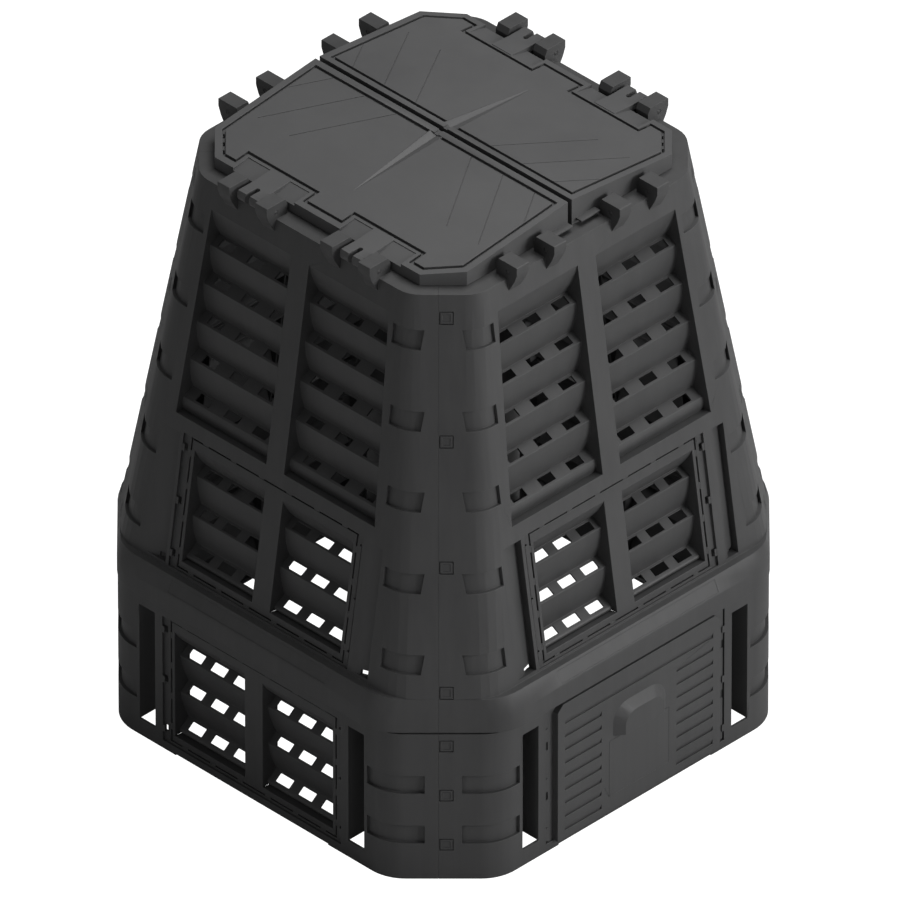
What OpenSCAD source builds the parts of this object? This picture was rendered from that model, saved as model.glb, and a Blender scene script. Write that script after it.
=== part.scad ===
// Four-sided garden compost bin: a straight base ring, a tapered upper body and a lid in two leaves.
// Millimetres, +Z up. The origin is on the ground at the centre of the bin.
// +X is the front, where the hatch door is, and +Y is the right side seen from the front.

/* [Base ring] */
// Height of the base ring
base_h = 330; // [310:5:360]
// Width of the base ring across its flat faces
base_w = 896; // [880:2:920]
// Leg of the chamfer on each corner of the base ring
base_leg = 134; // [124:1:144]
// Rounding where a chamfer meets a face at the base
base_round = 80; // [70:1:90]

/* [Upper body] */
// Height of the upper body above the base ring
upper_h = 749; // [720:1:790]
// How far the foot of the upper body stands in from the face of the base ring
ring_step = 9.5; // [6:0.5:13]
// Width across the faces at the rim
upper_w_top = 650; // [640:1:664]
// Leg of the corner chamfer at the bottom of the upper body
upper_leg_low = 114; // [108:1:120]
// Leg of the corner chamfer at the rim
upper_leg_top = 82; // [76:1:88]
// Corner rounding at the rim
upper_round_top = 55; // [48:1:62]
// Width of the flat rim that the lid rests on
rim_w = 48; // [44:1:54]

/* [Belt] */
// Height of the belt's top ledge above the joint between the two rings
belt_rise = 30; // [26:1:32]
// How far the apron stands out from the face of the base ring
apron_out = 13; // [12.5:0.5:16]
// How far the apron hangs down over the base ring
apron_drop = 33; // [28:1:36]
// How far the top ledge stands out from the sloping face
ledge_out = 13; // [10:0.5:16]

/* [Panels] */
// Wall thickness of the moulded panels
skin = 4; // [3.5:0.1:4.5]
// Width of the wall left at each side of a hatch opening
hatch_side = 253.5; // [248:0.5:262]
// Height of the wall left above the base hatch opening
hatch_head = 64.5; // [62:0.5:72]
// Height of the base hatch opening above the ground
hatch_z = 19; // [18:0.5:24]
// Depth of the recess round a hatch opening
recess_d = 5; // [4.5:0.1:6]
// How far the recess reaches past each side of a hatch opening
recess_out = 14.5; // [12:0.5:18]
// Gap between a vent panel and its opening
vent_gap = 4.5; // [4:0.1:5]

/* [Louvres] */
// Height from one ledge to the next
slat_pitch = 74; // [72:0.5:76]
// Depth of a slat's front edge behind the face
slat_front = 13; // [10:0.5:15]
// Depth of a slat's back edge behind the face
slat_back = 32; // [28:0.5:36]
// Rise of a ledge from front to back
slat_rise = 15; // [12:0.5:18]
// Thickness of a slat
slat_t = 3.2; // [2.5:0.1:4]
// Length of a vent hole
hole_l = 32; // [24:1:34]
// Width of a vent hole
hole_w = 16; // [10:0.5:17]

/* [Hatch door] */
// Thickness of the flange that slides in the recess
flange_t = 2.6; // [2:0.1:2.9]
// How far the door's tray stands out from the wall
door_out = 9; // [6:0.5:11]
// How far each edge of the tray stands in from the hatch opening
tray_in = 4.5; // [3:0.5:9]
// Travel of the door when it is lifted to free its flange
door_lift = 30; // [20:1:32]
// Width of the hooded grip
grip_w = 126; // [100:1:140]
// Height of the hooded grip
grip_h = 58; // [50:1:70]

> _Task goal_
Please write out exactly the lines from the start of the data through the line that contains "ledge_out = 13; // [10:0.5:16]", both ends included, and nothing else.

> _Solution to this task_
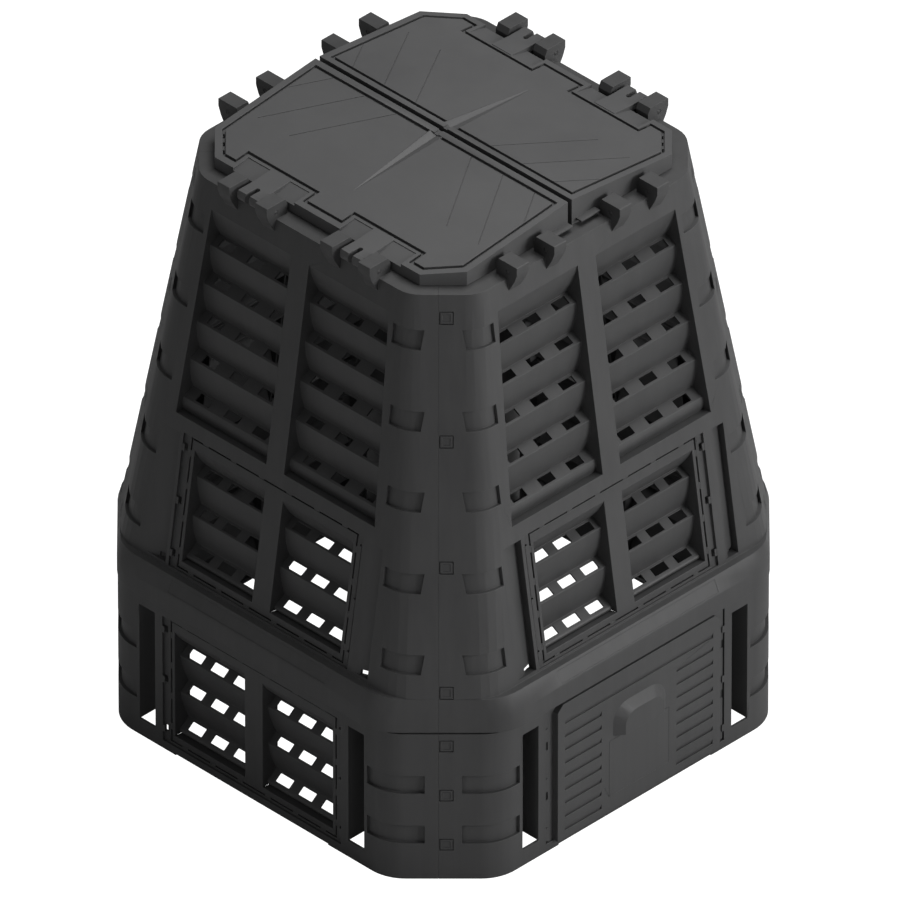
What OpenSCAD source builds the parts of this object? This picture was rendered from that model, saved as model.glb, and a Blender scene script. Write that script after it.
=== part.scad ===
// Four-sided garden compost bin: a straight base ring, a tapered upper body and a lid in two leaves.
// Millimetres, +Z up. The origin is on the ground at the centre of the bin.
// +X is the front, where the hatch door is, and +Y is the right side seen from the front.

/* [Base ring] */
// Height of the base ring
base_h = 330; // [310:5:360]
// Width of the base ring across its flat faces
base_w = 896; // [880:2:920]
// Leg of the chamfer on each corner of the base ring
base_leg = 134; // [124:1:144]
// Rounding where a chamfer meets a face at the base
base_round = 80; // [70:1:90]

/* [Upper body] */
// Height of the upper body above the base ring
upper_h = 749; // [720:1:790]
// How far the foot of the upper body stands in from the face of the base ring
ring_step = 9.5; // [6:0.5:13]
// Width across the faces at the rim
upper_w_top = 650; // [640:1:664]
// Leg of the corner chamfer at the bottom of the upper body
upper_leg_low = 114; // [108:1:120]
// Leg of the corner chamfer at the rim
upper_leg_top = 82; // [76:1:88]
// Corner rounding at the rim
upper_round_top = 55; // [48:1:62]
// Width of the flat rim that the lid rests on
rim_w = 48; // [44:1:54]

/* [Belt] */
// Height of the belt's top ledge above the joint between the two rings
belt_rise = 30; // [26:1:32]
// How far the apron stands out from the face of the base ring
apron_out = 13; // [12.5:0.5:16]
// How far the apron hangs down over the base ring
apron_drop = 33; // [28:1:36]
// How far the top ledge stands out from the sloping face
ledge_out = 13; // [10:0.5:16]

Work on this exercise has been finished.